Lo fatal
Y al despertar, recordé a tiempo que la sangre es roja. Como los amaneceres. Como las revoluciones. Y que las mejores cosas de este mundo nunca son de un solo color
Dichoso el árbol, que es apenas sensitivo, y más la piedra dura porque ésa ya no siente... El sábado por la noche, después del partido, los primeros versos de Lo fatal retumbaban en mi cabeza como un amigo muy querido que escoge el peor momento para hacer una visita. Dichoso el árbol, recordaba mi memoria por mí y contra mi voluntad, y más la piedra dura, que no tiene piel ni corazón, que no tiene ilusiones, ni sentimientos. Mi poema favorito de Rubén Darío me estorbó para conciliar el sueño más que los madridistas que cantaban en la calle, pero al final me dormí, porque no soy árbol, ni piedra dura. Y al despertar, recordé a tiempo que la sangre es roja. Como los amaneceres. Como las revoluciones. Y que las mejores cosas de este mundo nunca son de un solo color. Pensé que me estaba equivocando, que había activado sin querer un mecanismo de protección automática contra la derrota, una burda maquinaria de autoengaño, pero me levanté, me hice un café, disfruté del desayuno y comprobé que seguía estando de buen humor. Me vigilé discretamente desde entonces hasta que llegó el momento de escribir esta columna y me sorprendí combinando las viejas palabras de una manera nueva.
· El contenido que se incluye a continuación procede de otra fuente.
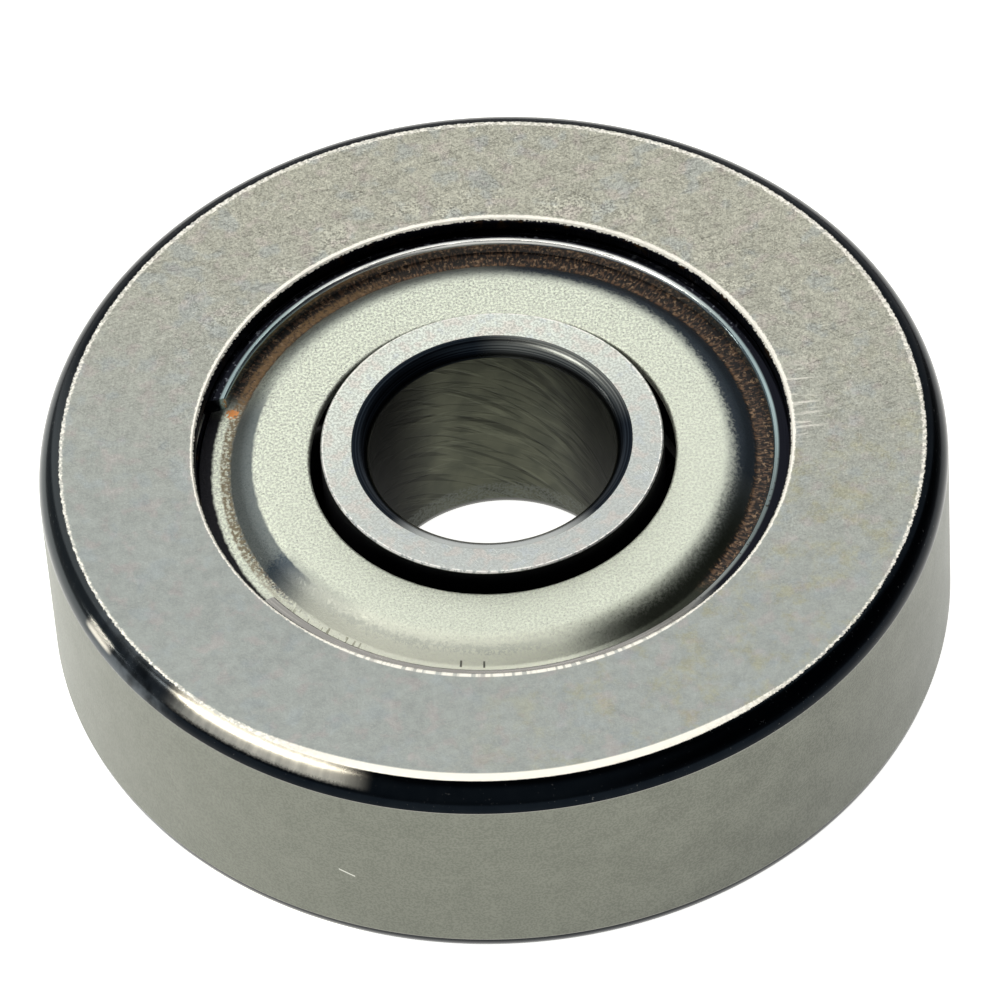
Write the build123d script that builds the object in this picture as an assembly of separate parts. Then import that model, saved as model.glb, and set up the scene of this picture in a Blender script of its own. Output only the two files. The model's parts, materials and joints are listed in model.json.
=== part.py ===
from build123d import *
import os
from math import atan2, cos, radians, sin, tan

# A yoke-type cam follower: a thick roller on a shielded deep-groove ball bearing.
# Millimetres. The origin is the centre of the bore at mid-width, and +Z is the bore's axis.

# Boundary sizes
BORE_RADIUS = 3.0
TREAD_RADIUS = 11.0
WIDTH = 6.0
HALF_WIDTH = WIDTH / 2
TREAD_CORNER = 0.62
BORE_CORNER = 0.40
INNER_RING_RADIUS = 4.16
INNER_RING_EDGE_BREAK = 0.05

# Balls and raceways
BALL_COUNT = 7
BALL_RADIUS = 1.5875
PITCH_RADIUS = 5.4
BALL_PLAY = 0.02
RACE_CURVATURE = 1.04 * BALL_RADIUS

# Shield seat and snap-ring groove, on each side of the outer ring
LAND_RADIUS = 6.55
RECESS_RADIUS = 7.18
RECESS_EDGE_BREAK = 0.08
SEAT_HEIGHT = 1.95
GROOVE_RADIUS = 7.36
GROOVE_HEIGHT_LOW = 2.16
GROOVE_HEIGHT_HIGH = 2.68

# Pressed shield
SHEET = 0.25
SHIELD_HOLE_RADIUS = 4.43
SHIELD_SHOULDER_RADIUS = 5.92
SHIELD_FOOT_RADIUS = 6.38
SHIELD_RIM_RADIUS = 7.12
SHIELD_TOP_HEIGHT = 2.60
SHIELD_BEND = 0.60
SHIELD_FOOT_BEND = 0.10
SHIELD_HOLE_ROUNDING = 0.08

# Snap ring, with slanting ends on both sides of its gap
SNAP_INNER_RADIUS = 6.78
SNAP_OUTER_RADIUS = 7.33
SNAP_THICKNESS = 0.43
SNAP_ROUNDING = 0.09
GAP_START = 162.4
GAP_END = 216.0
GAP_START_SLANT = 6.0
GAP_END_SLANT = 2.5

# Ribbon cage
CAGE_INNER_RADIUS = 4.80
CAGE_OUTER_RADIUS = 6.05
POCKET_PLAY = 0.08
RIVET_RADIUS = 0.22
RIVET_HEAD_RADIUS = 0.35
RIVET_HEAD_HEIGHT = 0.18

OUTER_RACE_RADIUS = PITCH_RADIUS + BALL_RADIUS + BALL_PLAY
INNER_RACE_RADIUS = PITCH_RADIUS - BALL_RADIUS - BALL_PLAY
SHIELD_FLANGE_HEIGHT = SEAT_HEIGHT + SHEET
POCKET_RADIUS = BALL_RADIUS + POCKET_PLAY
BALL_PITCH_ANGLE = 360 / BALL_COUNT


def polar(radius, angle, height=0):
    """The point at that radius and angle about the bore's axis."""
    return (radius * cos(radians(angle)), radius * sin(radians(angle)), height)


def turned(outline):
    """A solid of revolution about Z, from (radius, height) points."""
    edges = Polyline([(r, 0, z) for r, z in outline], close=True)
    return revolve(make_face(edges), Axis.Z)


def both_sides(upper_half):
    """An outline that is the same above and below mid-width."""
    return upper_half + [(r, -z) for r, z in reversed(upper_half)]


def circles_at(solid, radius, height):
    """The circular edges of that radius at plus and minus that height."""
    found = solid.edges().filter_by(GeomType.CIRCLE)
    return found.filter_by(
        lambda e: abs(e.radius - radius) < 1e-4 and abs(abs(e.arc_center.Z) - height) < 1e-4
    )


def outer_ring():
    """Roller with a plain tread, a raceway, and a seat and groove for a shield on each side."""
    recess = [
        (LAND_RADIUS, SEAT_HEIGHT),
        (RECESS_RADIUS, SEAT_HEIGHT),
        (RECESS_RADIUS, GROOVE_HEIGHT_LOW),
        (GROOVE_RADIUS, GROOVE_HEIGHT_LOW),
        (GROOVE_RADIUS, GROOVE_HEIGHT_HIGH),
        (RECESS_RADIUS, GROOVE_HEIGHT_HIGH),
        (RECESS_RADIUS, HALF_WIDTH - RECESS_EDGE_BREAK),
        (RECESS_RADIUS + RECESS_EDGE_BREAK, HALF_WIDTH),
        (TREAD_RADIUS, HALF_WIDTH),
    ]
    blank = turned(both_sides(recess))
    blank = fillet(circles_at(blank, TREAD_RADIUS, HALF_WIDTH), TREAD_CORNER)
    return blank - Torus(OUTER_RACE_RADIUS - RACE_CURVATURE, RACE_CURVATURE)


def inner_ring():
    """Bored ring with rounded bore corners and a raceway on its outside."""
    half = [
        (BORE_RADIUS, HALF_WIDTH),
        (INNER_RING_RADIUS - INNER_RING_EDGE_BREAK, HALF_WIDTH),
        (INNER_RING_RADIUS, HALF_WIDTH - INNER_RING_EDGE_BREAK),
    ]
    blank = turned(both_sides(half))
    blank = fillet(circles_at(blank, BORE_RADIUS, HALF_WIDTH), BORE_CORNER)
    return blank - Torus(INNER_RACE_RADIUS + RACE_CURVATURE, RACE_CURVATURE)


def ball(number):
    """One ball, resting at its own place on the pitch circle."""
    return Pos(*polar(PITCH_RADIUS, (number - 1) * BALL_PITCH_ANGLE)) * Sphere(BALL_RADIUS)


def cage_half():
    """Upper half of the ribbon cage: a flat ring pressed into a round pocket over each ball."""
    crown = POCKET_RADIUS + SHEET
    places = [Pos(*polar(PITCH_RADIUS, i * BALL_PITCH_ANGLE)) for i in range(BALL_COUNT)]
    rivet_places = rivet_positions()
    above = Align.CENTER, Align.CENTER, Align.MIN
    ribbon = Cylinder(CAGE_OUTER_RADIUS, SHEET, align=above)
    for place in places:
        ribbon += place * Sphere(crown)
    band = Cylinder(CAGE_OUTER_RADIUS, crown, align=above)
    band -= Cylinder(CAGE_INNER_RADIUS, crown, align=above)
    half = ribbon & band
    for place in places:
        half -= place * Sphere(POCKET_RADIUS)
    for place in rivet_places:
        half -= place * Cylinder(RIVET_RADIUS, 4 * SHEET)
    return half


def rivet_positions():
    """Midway between the balls, on the pitch circle."""
    return [Pos(*polar(PITCH_RADIUS, (i + 0.5) * BALL_PITCH_ANGLE)) for i in range(BALL_COUNT)]


def rivet():
    """Rivet through both cage halves, with a domed head on each side."""
    dome_radius = (RIVET_HEAD_RADIUS**2 + RIVET_HEAD_HEIGHT**2) / (2 * RIVET_HEAD_HEIGHT)
    dome_centre = SHEET + RIVET_HEAD_HEIGHT - dome_radius
    above = Align.CENTER, Align.CENTER, Align.MIN
    head_space = Pos(0, 0, SHEET) * Cylinder(2 * RIVET_HEAD_RADIUS, RIVET_HEAD_HEIGHT, align=above)
    head = (Pos(0, 0, dome_centre) * Sphere(dome_radius)) & head_space
    return Cylinder(RIVET_RADIUS, 2 * SHEET) + head + mirror(head, Plane.XY)


def cage_rivets():
    """All the rivets, as separate solids."""
    one = rivet()
    return Compound(children=[place * one for place in rivet_positions()])


def shield():
    """Pressed sheet ring: a flat web, a rounded shoulder and a flange that sits on the seat."""
    drop = SHIELD_TOP_HEIGHT - SHIELD_FLANGE_HEIGHT
    run = SHIELD_FOOT_RADIUS - SHIELD_SHOULDER_RADIUS
    shift = SHEET * tan(atan2(drop, run) / 2)
    upper = [
        (SHIELD_HOLE_RADIUS, SHIELD_TOP_HEIGHT),
        (SHIELD_SHOULDER_RADIUS, SHIELD_TOP_HEIGHT),
        (SHIELD_FOOT_RADIUS, SHIELD_FLANGE_HEIGHT),
        (SHIELD_RIM_RADIUS, SHIELD_FLANGE_HEIGHT),
    ]
    lower = [
        (SHIELD_RIM_RADIUS, SEAT_HEIGHT),
        (SHIELD_FOOT_RADIUS - shift, SEAT_HEIGHT),
        (SHIELD_SHOULDER_RADIUS - shift, SHIELD_TOP_HEIGHT - SHEET),
        (SHIELD_HOLE_RADIUS, SHIELD_TOP_HEIGHT - SHEET),
    ]
    ring = turned(upper + lower)
    bends = [
        (SHIELD_SHOULDER_RADIUS, SHIELD_TOP_HEIGHT, SHIELD_BEND + SHEET),
        (SHIELD_SHOULDER_RADIUS - shift, SHIELD_TOP_HEIGHT - SHEET, SHIELD_BEND),
        (SHIELD_FOOT_RADIUS, SHIELD_FLANGE_HEIGHT, SHIELD_FOOT_BEND),
        (SHIELD_FOOT_RADIUS - shift, SEAT_HEIGHT, SHIELD_FOOT_BEND + SHEET),
        (SHIELD_HOLE_RADIUS, SHIELD_TOP_HEIGHT, SHIELD_HOLE_ROUNDING),
    ]
    for radius, height, rounding in bends:
        ring = fillet(circles_at(ring, radius, height), rounding)
    return ring


def snap_ring():
    """Sprung wire ring in the groove, open at a gap whose ends are cut on a slant."""
    low = SHIELD_FLANGE_HEIGHT
    high = low + SNAP_THICKNESS
    ring = turned(
        [
            (SNAP_INNER_RADIUS, low),
            (SNAP_OUTER_RADIUS, low),
            (SNAP_OUTER_RADIUS, high),
            (SNAP_INNER_RADIUS, high),
        ]
    )
    inner_edges = circles_at(ring, SNAP_INNER_RADIUS, low) + circles_at(ring, SNAP_INNER_RADIUS, high)
    ring = fillet(inner_edges, SNAP_ROUNDING)
    outer_edges = circles_at(ring, SNAP_OUTER_RADIUS, low) + circles_at(ring, SNAP_OUTER_RADIUS, high)
    ring = fillet(outer_edges, SNAP_ROUNDING)
    inside = 0.9 * SNAP_INNER_RADIUS
    outside = 1.25 * SNAP_OUTER_RADIUS
    wedge = Polyline(
        [
            polar(inside, GAP_START - GAP_START_SLANT),
            polar(outside, GAP_START + GAP_START_SLANT),
            polar(outside, GAP_END - GAP_END_SLANT),
            polar(inside, GAP_END + GAP_END_SLANT),
        ],
        close=True,
    )
    return ring - extrude(make_face(wedge), amount=2 * HALF_WIDTH)


def turned_over(solid):
    """The same piece on the other side of the bearing, turned half a turn about X."""
    return Rot(180, 0, 0) * solid


def save(name, solid):
    """Writes one piece to its own file."""
    export_step(solid, f"parts/{name}.step")


os.makedirs("parts", exist_ok=True)
save("outer_ring", outer_ring())
save("inner_ring", inner_ring())
for number in range(1, BALL_COUNT + 1):
    save(f"ball_{number}", ball(number))
save("cage_upper_half", cage_half())
save("cage_lower_half", turned_over(cage_half()))
save("cage_rivets", cage_rivets())
save("shield_top", shield())
save("shield_bottom", turned_over(shield()))
save("snap_ring_top", snap_ring())
save("snap_ring_bottom", turned_over(snap_ring()))
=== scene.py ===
import json
from math import atan2, cos, pi, radians, sin, tan

import bmesh
import bpy
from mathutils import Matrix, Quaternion, Vector


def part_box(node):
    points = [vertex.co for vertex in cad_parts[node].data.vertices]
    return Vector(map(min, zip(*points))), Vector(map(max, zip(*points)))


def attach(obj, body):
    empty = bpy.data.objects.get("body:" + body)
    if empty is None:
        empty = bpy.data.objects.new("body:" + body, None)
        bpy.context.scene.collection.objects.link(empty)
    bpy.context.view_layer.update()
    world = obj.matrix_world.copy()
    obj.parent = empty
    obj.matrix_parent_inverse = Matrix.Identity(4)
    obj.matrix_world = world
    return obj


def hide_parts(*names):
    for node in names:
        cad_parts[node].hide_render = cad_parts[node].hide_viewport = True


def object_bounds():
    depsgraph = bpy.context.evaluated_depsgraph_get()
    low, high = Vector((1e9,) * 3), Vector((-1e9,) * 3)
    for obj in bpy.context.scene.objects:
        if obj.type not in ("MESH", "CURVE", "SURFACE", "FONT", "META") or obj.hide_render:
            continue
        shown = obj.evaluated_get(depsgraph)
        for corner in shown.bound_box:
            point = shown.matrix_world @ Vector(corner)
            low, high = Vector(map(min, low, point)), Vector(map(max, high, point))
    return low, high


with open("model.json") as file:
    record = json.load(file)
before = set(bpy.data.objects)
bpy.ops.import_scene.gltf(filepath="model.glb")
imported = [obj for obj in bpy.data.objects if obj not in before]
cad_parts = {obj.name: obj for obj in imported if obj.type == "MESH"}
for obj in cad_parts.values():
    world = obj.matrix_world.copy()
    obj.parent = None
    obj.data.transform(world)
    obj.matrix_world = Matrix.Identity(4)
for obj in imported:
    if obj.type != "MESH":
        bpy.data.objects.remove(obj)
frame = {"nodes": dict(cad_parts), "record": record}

cad_low, cad_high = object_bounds()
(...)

Porque no soy un árbol ni una piedra, no existe fatalidad capaz de doblegarme. La historia de mi equipo, como la de la misma Humanidad, se divide en dos grandes periodos, a. C. y d. C. Antes del Cholo, el título de Rubén flotaba como una maldición irresoluble sobre cada fracaso. Pero después del Cholo, fatalidad resulta un término incomprensible, una palabra ajena, extravagante reminiscencia de un idioma que ya no sabemos hablar. La piel y el corazón están intactos. Mi memoria se equivocó de poema porque los árboles y las piedras no saben gritar ¡aúpa Atleti!